Forget costumes—that is Star Wars dedication.
"I tried to sleep a bit, but I was too excited," he laughed. Of the first six movies, Govier had only seen one, Attack of the Clones, in theaters before Thursday. "I want to be able to tell my kids I was there for the biggest thing in movie history in my lifetime," he said.
Best of all, there is no Jar Jar Binks, no mention of midi-chlorians and no awkward attempts at acting by Hayden Christensen
Aside from the cheering at the beginning and end of each movie, three moments in the first six films got a boisterous reception. The reaction to Han Solo's first appearance in the Mos Eisley Cantina in A New Hope was reminiscent of an episode of Seinfeld—specifically, the applause when Kramer bursts in through Jerry's apartment door.
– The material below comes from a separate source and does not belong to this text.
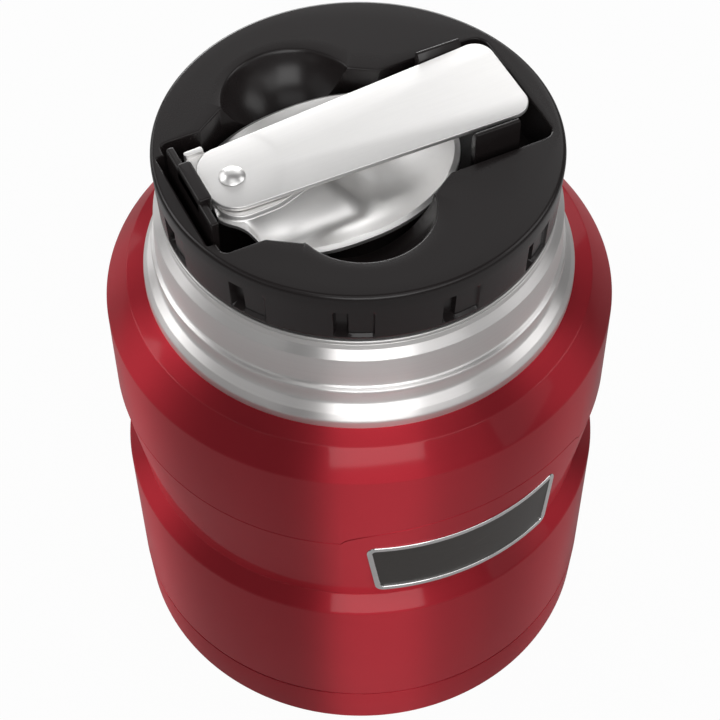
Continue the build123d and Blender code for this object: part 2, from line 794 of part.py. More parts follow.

Emperor Palpatine's death at the hands of Darth Vader and the destruction of the second Death Star also provoked a loud response.
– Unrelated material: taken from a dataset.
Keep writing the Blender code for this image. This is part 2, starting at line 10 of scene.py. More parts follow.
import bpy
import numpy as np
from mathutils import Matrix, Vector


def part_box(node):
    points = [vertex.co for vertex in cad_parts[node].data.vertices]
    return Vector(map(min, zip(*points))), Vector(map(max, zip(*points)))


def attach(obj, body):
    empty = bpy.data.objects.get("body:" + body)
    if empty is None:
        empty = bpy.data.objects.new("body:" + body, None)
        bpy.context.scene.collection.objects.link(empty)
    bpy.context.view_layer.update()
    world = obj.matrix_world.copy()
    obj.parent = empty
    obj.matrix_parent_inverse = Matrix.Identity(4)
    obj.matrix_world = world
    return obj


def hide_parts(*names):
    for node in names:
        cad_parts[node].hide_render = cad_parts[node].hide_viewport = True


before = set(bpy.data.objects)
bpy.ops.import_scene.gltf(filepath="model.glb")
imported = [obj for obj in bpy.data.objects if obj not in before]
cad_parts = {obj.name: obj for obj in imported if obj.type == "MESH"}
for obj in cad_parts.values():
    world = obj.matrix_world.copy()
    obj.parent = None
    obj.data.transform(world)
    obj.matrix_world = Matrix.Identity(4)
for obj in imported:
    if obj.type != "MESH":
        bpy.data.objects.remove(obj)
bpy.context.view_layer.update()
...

In The Force Awakens—no spoilers!—anything relating to the original movies, from characters to ships and droids, was greeted with whoops and cheers.
If you're wondering about the logistics of the whole event, a 15-minute intermission followed each film—presumably to prevent anyone from developing deep vein thrombosis—and the theater offered a different concession item at a special price during each break. By the evening, with several other showings of The Force Awakens simultaneously planned, concession line-ups snaked almost back to the front door.
As promised, you won't find any spoilers here, but the new film is very well done. Fast-paced, but with plenty of interesting characters (both new and old) and lots of touching moments to go along with the fun parts that seem like a throwback to the original trilogy.
Best of all, there is no Jar Jar Binks, no mention of midi-chlorians and no awkward attempts at acting by Hayden Christensen.
And now, time for some sleep. May the Force be with you!